Location: Stanford University: Geology Corner Auditorium (Building 320), room 220, Escondido Mall, Stanford, CA 94305 (map)
Accommodations: Stanford has several helpful guides (Stanford Lodging Guide, Stanford Hotel Brochure) for hotels in close proximity to the campus. Note that there is a free shuttle to and around the campus which picks up from some hotels, and some hotels potentially have a discount for your visit being associated with Stanford.
Travel: CTEMPs does not provide transportation to the workshop to or from the airports in the area.
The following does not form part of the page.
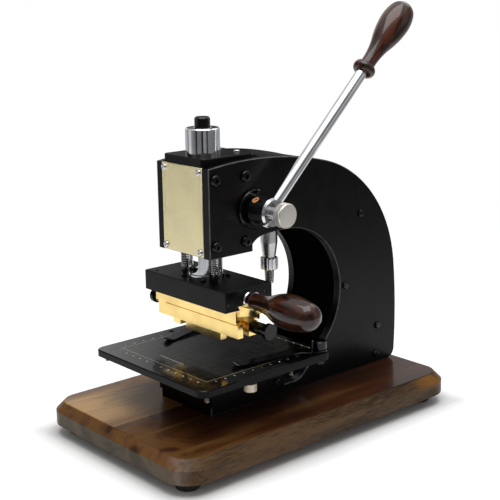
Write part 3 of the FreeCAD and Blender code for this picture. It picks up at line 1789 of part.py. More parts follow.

However, there is public transportation (see Stanford's guide), and we will facilitate ride-sharing among workshop participants.
Parking: Visitor parking at Stanford is free on weekends. Visit Stanford's Visitor Parking page or download their Parking and Circulation Map for more information. The workshop is taking place in Braun Hall (Building 320, Geology Corner) which at the southwest corner of the main quad. The nearest visitor parking lots are L-37 and Roble Field Garage along Santa Teresa St. between Via Ortega and Duena St. Be sure to follow signs for parking in visitor parking and not residential parking which is enforced on the weekends.
Internet access: Stanford provides access to WiFi for free through their Stanford Visitor network. See their website for details.